On March 27, Congress passed the $2 trillion “Coronavirus
Aid, Relief, and Economic Security Act” (CARES Act) in order to
provide “emergency assistance and health care response for individuals,
families and businesses affected by the 2020 coronavirus pandemic.” The
largest rescue package in American history, this historic piece of legislation
includes a number of programs designed to offset the severe economic losses
incurred from the COVID-19 global pandemic.
Section 4001 of the CARES Act authorizes the Secretary of the Treasury to make
loans, loan guarantees, and other investments of up to $500 billion to eligible
businesses operating in severely distressed sectors of the economy, states, and
municipalities. The $500 billion will be allocated as follows:
- $25 billion for passenger air carriers
- $4 billion for cargo air carriers
- $17 billion for businesses “critical to maintaining national security”
- $454 billion for other eligible businesses, U.S. states, and municipalities
Unlike the CARES Act’s forgivable loan program for small businesses, these loans must be paid back and come with public disclosure requirements.
Key Terms and Conditions of the Loans
This legislation does provide specific terms and conditions related to any loan, loan guarantee, or other investment(s) provided to entities. Economic aid may be provided under this section of the CARES Act if the Secretary of the Treasury determines (at its discretion) that each of the following have been met:
- The eligible business is created or organized in the U.S. with a majority of its employees based in the U.S.
- The eligible business has, or is expected to, incur covered losses such that its continued operations are jeopardized.
- The applicant is an eligible business for which credit is not reasonably available at the time of the transaction.
- The intended obligation by the applicant is prudently incurred.

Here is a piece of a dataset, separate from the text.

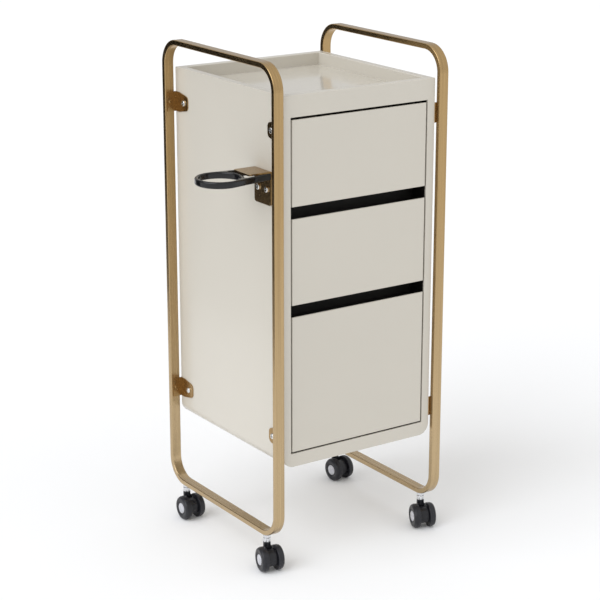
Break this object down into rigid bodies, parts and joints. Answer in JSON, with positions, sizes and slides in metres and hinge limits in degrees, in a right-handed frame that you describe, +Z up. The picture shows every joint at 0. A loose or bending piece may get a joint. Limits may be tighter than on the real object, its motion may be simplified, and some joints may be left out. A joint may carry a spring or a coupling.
{
  "type": "rolling drawer trolley",
  "caption": "Salon trolley: a lacquered drawer cabinet with a recessed top tray, hung between brass loop frames on swivel castors, with a ring on its side for a hair dryer.",
  "frame": {"origin": "on the floor, midway between the two side loops and between the front and back castor stems", "axes": "+Z up; -Y is the front, where the drawers open; +X is the trolley's right as seen from the front; the dryer ring is on -X"},
  "size_m": [0.5145, 0.392, 0.968],
  "materials": {
    "cream_lacquer": "satin lacquer over board",
    "drawer_board": "matt coated board",
    "black_channel": "matt black",
    "runner_steel": "zinc plated",
    "brushed_brass": "brushed antique brass",
    "satin_brass": "satin antique brass",
    "bright_screws": "bright",
    "gloss_black": "gloss black",
    "plated_steel": "bright plated",
    "wheel_black": "satin",
    "hood_black": "semi gloss",
    "cap_grey": "satin"
  },
  "bodies": {
    "frame": {"cabinet_wrap": "cream_lacquer", "front_rail": "cream_lacquer", "back_rail": "cream_lacquer", "tray_panel": "cream_lacquer", "back_panel": "cream_lacquer", "finger_channels": "black_channel", "runner_outer_members": "runner_steel", "loop_left": "brushed_brass", "loop_right": "brushed_brass", "ear_brackets_left": "satin_brass", "ear_brackets_right": "satin_brass", "panel_screws": "bright_screws", "frame_rivets": "satin_brass", "dryer_holder_bracket": "satin_brass", "dryer_holder_ring": "gloss_black", "castor_stems": "plated_steel", "castor_nuts": "plated_steel"},
    "drawer_top": {"drawer_top_front": "cream_lacquer", "drawer_top_sides": "drawer_board", "drawer_top_back": "drawer_board", "drawer_top_floor": "drawer_board", "drawer_top_runner_inner": "runner_steel"},
    "drawer_top_runner": {"drawer_top_runner_middle": "runner_steel"},
    "drawer_middle": {"drawer_middle_front": "cream_lacquer", "drawer_middle_sides": "drawer_board", "drawer_middle_back": "drawer_board", "drawer_middle_floor": "drawer_board", "drawer_middle_runner_inner": "runner_steel"},
    "drawer_middle_runner": {"drawer_middle_runner_middle": "runner_steel"},
    "drawer_bottom": {"drawer_bottom_front": "cream_lacquer", "drawer_bottom_sides": "drawer_board", "drawer_bottom_back": "drawer_board", "drawer_bottom_floor": "drawer_board", "drawer_bottom_runner_inner": "runner_steel"},
    "drawer_bottom_runner": {"drawer_bottom_runner_middle": "runner_steel"},
    "castor_front_left": {"castor_front_left_hood": "hood_black", "castor_front_left_axle": "plated_steel"},
    "castor_front_left_wheel_left": {"castor_front_left_wheel_left": "wheel_black", "castor_front_left_cap_left": "cap_grey"},
    "castor_front_left_wheel_right": {"castor_front_left_wheel_right": "wheel_black", "castor_front_left_cap_right": "cap_grey"},
    "castor_front_right": {"castor_front_right_hood": "hood_black", "castor_front_right_axle": "plated_steel"},
    "castor_front_right_wheel_left": {"castor_front_right_wheel_left": "wheel_black", "castor_front_right_cap_left": "cap_grey"},
    "castor_front_right_wheel_right": {"castor_front_right_wheel_right": "wheel_black", "castor_front_right_cap_right": "cap_grey"},
    "castor_back_left": {"castor_back_left_hood": "hood_black", "castor_back_left_axle": "plated_steel"},
    "castor_back_left_wheel_left": {"castor_back_left_wheel_left": "wheel_black", "castor_back_left_cap_left": "cap_grey"},
    "castor_back_left_wheel_right": {"castor_back_left_wheel_right": "wheel_black", "castor_back_left_cap_right": "cap_grey"},
    "castor_back_right": {"castor_back_right_hood": "hood_black", "castor_back_right_axle": "plated_steel"},
    "castor_back_right_wheel_left": {"castor_back_right_wheel_left": "wheel_black", "castor_back_right_cap_left": "cap_grey"},
    "castor_back_right_wheel_right": {"castor_back_right_wheel_right": "wheel_black", "castor_back_right_cap_right": "cap_grey"}
  },
  "joints": [
    {"name": "drawer_top_slide", "type": "slide", "parent": "frame", "child": "drawer_top", "axis": [0, -1, 0], "range_m": [0, 0.28]},
    {"name": "drawer_top_runner_slide", "type": "slide", "parent": "frame", "child": "drawer_top_runner", "axis": [0, -1, 0], "range_m": [0, 0.14]},
    {"name": "drawer_middle_slide", "type": "slide", "parent": "frame", "child": "drawer_middle", "axis": [0, -1, 0], "range_m": [0, 0.28]},
    {"name": "drawer_middle_runner_slide", "type": "slide", "parent": "frame", "child": "drawer_middle_runner", "axis": [0, -1, 0], "range_m": [0, 0.14]},
    {"name": "drawer_bottom_slide", "type": "slide", "parent": "frame", "child": "drawer_bottom", "axis": [0, -1, 0], "range_m": [0, 0.28]},
    {"name": "drawer_bottom_runner_slide", "type": "slide", "parent": "frame", "child": "drawer_bottom_runner", "axis": [0, -1, 0], "range_m": [0, 0.14]},
    {"name": "castor_front_left_swivel", "type": "hinge", "parent": "frame", "child": "castor_front_left", "pos_m": [-0.183, -0.149, 0.05], "axis": [0, 0, 1], "continuous": true},
    {"name": "castor_front_left_wheel_left_spin", "type": "hinge", "parent": "castor_front_left", "child": "castor_front_left_wheel_left", "pos_m": [-0.18586, -0.16372, 0.024], "axis": [0.9816, -0.1908, 0], "continuous": true},
    {"name": "castor_front_left_wheel_right_spin", "type": "hinge", "parent": "castor_front_left", "child": "castor_front_left_wheel_right", "pos_m": [-0.18586, -0.16372, 0.024], "axis": [0.9816, -0.1908, 0], "continuous": true},
    {"name": "castor_front_right_swivel", "type": "hinge", "parent": "frame", "child": "castor_front_right", "pos_m": [0.183, -0.149, 0.05], "axis": [0, 0, 1], "continuous": true},
    {"name": "castor_front_right_wheel_left_spin", "type": "hinge", "parent": "castor_front_right", "child": "castor_front_right_wheel_left", "pos_m": [0.17812, -0.16318, 0.024], "axis": [0.9455, -0.3256, 0], "continuous": true},
    {"name": "castor_front_right_wheel_right_spin", "type": "hinge", "parent": "castor_front_right", "child": "castor_front_right_wheel_right", "pos_m": [0.17812, -0.16318, 0.024], "axis": [0.9455, -0.3256, 0], "continuous": true},
    {"name": "castor_back_left_swivel", "type": "hinge", "parent": "frame", "child": "castor_back_left", "pos_m": [-0.183, 0.149, 0.05], "axis": [0, 0, 1], "continuous": true},
    {"name": "castor_back_left_wheel_left_spin", "type": "hinge", "parent": "castor_back_left", "child": "castor_back_left_wheel_left", "pos_m": [-0.18326, 0.134, 0.024], "axis": [0.9998, -0.0175, 0], "continuous": true},
    {"name": "castor_back_left_wheel_right_spin", "type": "hinge", "parent": "castor_back_left", "child": "castor_back_left_wheel_right", "pos_m": [-0.18326, 0.134, 0.024], "axis": [0.9998, -0.0175, 0], "continuous": true},
    {"name": "castor_back_right_swivel", "type": "hinge", "parent": "frame", "child": "castor_back_right", "pos_m": [0.183, 0.149, 0.05], "axis": [0, 0, 1], "continuous": true},
    {"name": "castor_back_right_wheel_left_spin", "type": "hinge", "parent": "castor_back_right", "child": "castor_back_right_wheel_left", "pos_m": [0.18379, 0.13402, 0.024], "axis": [0.9986, 0.0523, 0], "continuous": true},
    {"name": "castor_back_right_wheel_right_spin", "type": "hinge", "parent": "castor_back_right", "child": "castor_back_right_wheel_right", "pos_m": [0.18379, 0.13402, 0.024], "axis": [0.9986, 0.0523, 0], "continuous": true}
  ],
  "couplings": [
    {"joint": "drawer_top_runner_slide", "follows": "drawer_top_slide", "ratio": 0.5},
    {"joint": "drawer_middle_runner_slide", "follows": "drawer_middle_slide", "ratio": 0.5},
    {"joint": "drawer_bottom_runner_slide", "follows": "drawer_bottom_slide", "ratio": 0.5}
  ]
}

- The loan or loan guarantee is sufficiently secured or is made at a rate that reflects the risk of the loan or loan guarantee.
- The duration of the loan or loan guarantee is no longer than 5 years.
- The eligible business cannot do the following with loan proceeds for a period of 12 months after the date of the loan or loan guarantee:
- Buy back its own stock.
- Pay dividends or make other capital distributions.
- The eligible business must maintain its employment levels that existed as of March 24, 2020 through September 30, 2020 (to the extent practicable) and not reduce levels by more than 10% during this period.
Procedures for Applying
The specific procedures to apply for these loans have not yet been disclosed, but, according to the legislative text, will be published within 10 days after it is enacted. The Secretary of the Treasury will also release more detailed requirements for eligibility.
Oversight
The President will appoint a Special Inspector General for Pandemic Recovery who will be responsible for conducting, supervising, and coordinating audits and investigations of the making, purchase, management, and sale of loans, loan guarantees, and other investments made by the Secretary under this legislation. The Special Inspector General may also obtain services from experts and consultants in connection with carrying out its administrative duties.
Insights
- We can anticipate that the loan application process will require companies to provide the loan administrator with a number of documents, schedules, and analyses. This may include an analysis to demonstrate the economic losses sustained from the COVID-19 disruption and continuing operations are at risk. Other documents may include, among others, financial statements, employee headcount details and payroll records. The application may also call for companies to show that the requested loan is sufficiently secured through company assets or other collateral as well as company financial projections demonstrating the ability to repay the loan within 5 years.
- How the Treasury deems what businesses are “critical to managing national security” is likely to align with the 16 critical infrastructure sectors as outlined in the Cybersecurity and Infrastructure Security Agency Act (CISA) of 2018. The Act defines critical infrastructure as any business “vital to the United States that their incapacitation or destruction would have a debilitating effect on security, national economic security, national public health or safety.”
- While many of the requirements for eligibility are currently unknown, we expect this will be a very far reaching loan program with a significant percentage of the market being able to apply for and secure loans.